Careers in academia provide more flexibility to faculty regarding work hours, work location, autonomy, frequency of travel, consulting opportunities, and other activities. They can make it easier to achieve a work–life balance and can be more family friendly. They allow faculty to pursue projects they are passionate about, without regard to profitability. For entrepreneurial faculty, the opportunity to create a start-up venture while continuing to work as a faculty member provides a unique opportunity not found in industry. Most academic institutions will share royalties from faculty inventions. Sharing of royalties and outside consulting opportunities allow faculty to supplement their income.
Careers in industry tend to provide less flexibility regarding work hours, travel, and other activities. Consulting is rarely allowed unless the work will not benefit a competitor. Even in these situations, many companies feel that they own their employees’ time and do not want them spending it on projects that will not benefit the company.
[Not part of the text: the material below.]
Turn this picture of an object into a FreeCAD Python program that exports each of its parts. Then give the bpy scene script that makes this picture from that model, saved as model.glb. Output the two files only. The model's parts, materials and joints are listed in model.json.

Companies will not allow employees to run potentially competitive start-up ventures, nor will they share royalties for inventions created by their engineers.
These tradeoffs between careers in academia and industry are compensated for by higher industry salaries, which can be up to 50% greater than academic salaries, depending on the job requirements, education, experience, years in the medical device industry, company size, and the number of employees supervised. The Medical Device and Diagnostic Industry Medtech Salary Survey 2017 reports current salaries and compensation for engineers in the medical industry [4].
In summary, there are differences among careers involving research in academia and in industry. It is important for our students to understand the differences in the day-to-day activities, job responsibilities, and quality-of-life issues associated with each of these career paths.


  1. Merriam-Webster. (2017, Oct. 17). Research. Merriam-Webster. [Online].
  2. Cambridge Dictionary. (2017, Oct. 17). Development. Cambridge Dictionary. [Online].
  3. V. Govindarajan and S. Srinivas. (2013, Aug. 6). The innovation mindset in action: 3M corporation. Harv. Bus. Rev. [Online].
  4. M. Thibault. (2017, Oct. 18). MD+DI Medtech Salary Survey 2017. Medical Device Business. [Online].